Absolutely right, that’s a UX design smell. Your friend was lucky to have you to ask. Most users will be alone on their journey. A good portion will turn around when they find server talk where they expected a reddit scrolling substitute.
The process of choosing an instance should be simplified, be hidden from users. Advanced users can still have that freedom.
Sorry if I was harsh in my words at some points. It’s not because I despise lemmy, but because I love it and want to stay here. But I also loved to have so much people and content around me on reddit, to be part of the one page people turn to when they are unhappy with Google results. I want lemmy to shine, and to grow. To achieve this goal, it is imperative to review how we approach new users, because there is no other way for us to grow but to win them. Let’s help them help us. Make joining easy and fun.

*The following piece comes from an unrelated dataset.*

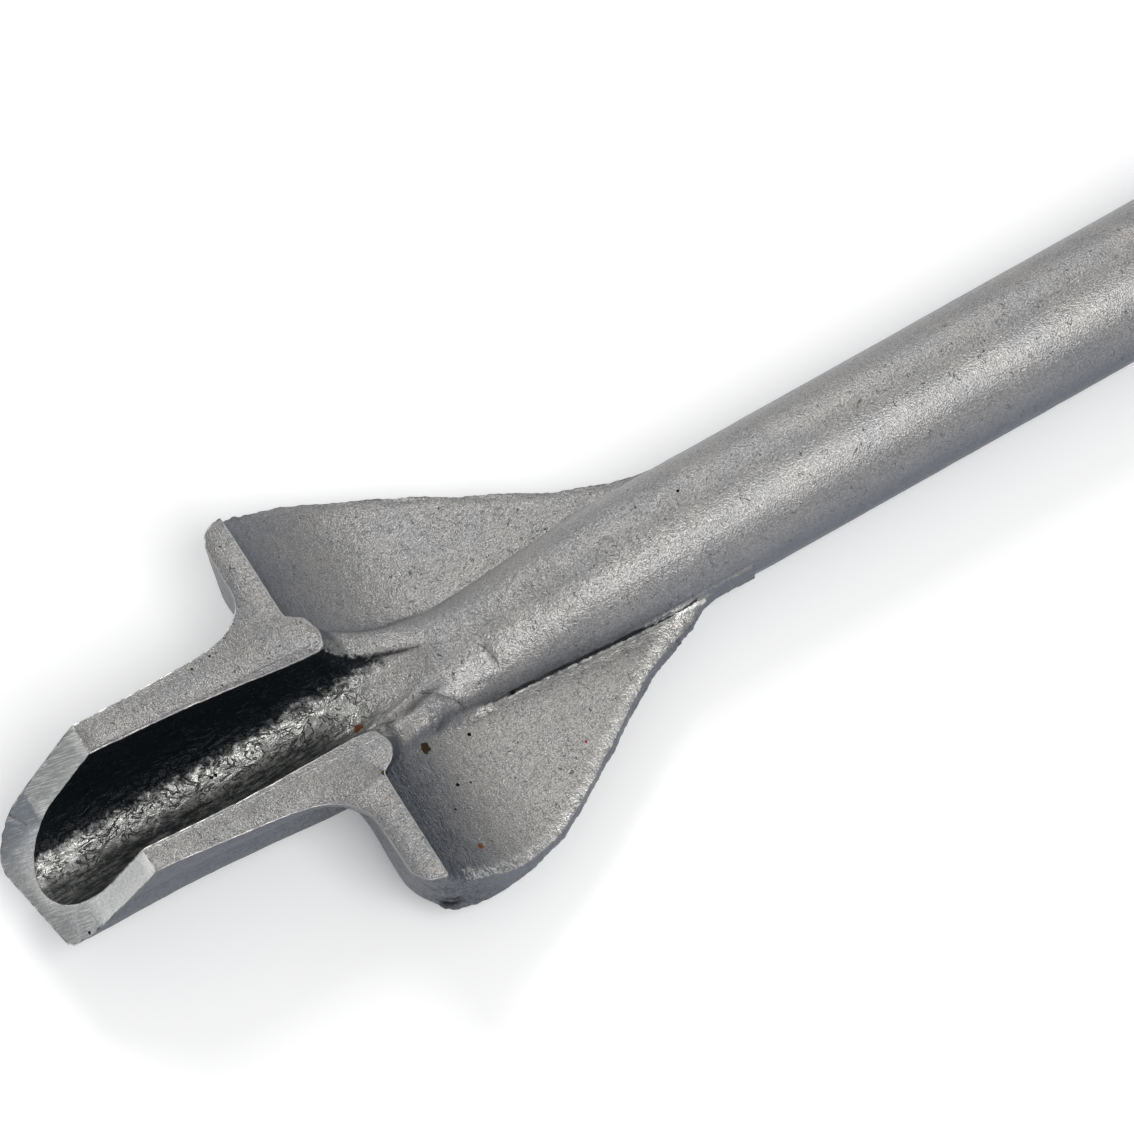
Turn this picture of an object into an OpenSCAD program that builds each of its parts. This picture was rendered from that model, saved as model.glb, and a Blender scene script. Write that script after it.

I 100% agree with all of this. That’s why I joined kbin instead of Lemmy. I went to Lemmy, was greeted with basically a wall of text, and said “Well, shit, I only have a couple minutes right now, I guess I’ll have to figure this out later.” When I went to kbin.social, the content was front-and-center, the “Log In” and “Register” buttons were more or less where I expected them to be, and the process took less time than it would have taken to read and absorb Lemmy’s front-page documentation.
Beehaw was similar, although there was an extra text box in the registration section.
And now that I’m actually using the fediverse, it’s painfully obvious that I didn’t need to know anything that Lemmy was so intent on explaining to me. I log in, I see stuff, I click, I comment. I see a group I’m interested in, I click on the group name, and I click “Subscribe”. Do I understand how all these places connect together? Not in the slightest. But I also don’t have to. Not right now. I might want to, later, when I feel like I want to do something more advanced than post or comment on a cat picture, but for the time being, I am fully satisfied by just treating this place like “Reddit but powered by a mysterious black box.”
There are some QOL things I’d like to have (like the thing about links you mentioned, and a way to force Beehaw to stop automatically scrolling my feed as more stuff gets added, and the ability to turn on “open links in a new tab” by default) and kbin, in particular, has some weird quirks (like, if you start to make a comment, have to walk away and do something else, then come back and finish the comment, if you took too long, a weird error occurs and your comment vanishes irretrievably into limbo). But other than that, I’m happy using the service without knowing the technical details of how everything is hooked up together.
It seems to me that he follows the link to another server and is asked to log in again. Different server, another account is needed.
Or that, yes. Technically you don’t need another account for another server.
For example, this link is relative to your home instance. But if I just paste the full link: https://discuss.tchncs.de/c/lemmytips it probably shows the page logged out.
Related GitHub issues: #3259, #3261
Technically you need another account if you want to post on another server.
For some reason the user landed on a different server with the same look and feel. When challenged to login (again in their experience) they got confused their credentials wouldn’t work. The new user expected a single-sign-on for ‘lemmy the social medium’.
Could be an early adopter issue that’ll be solved over time with wider use and more content, and people get to know what to expect from federation.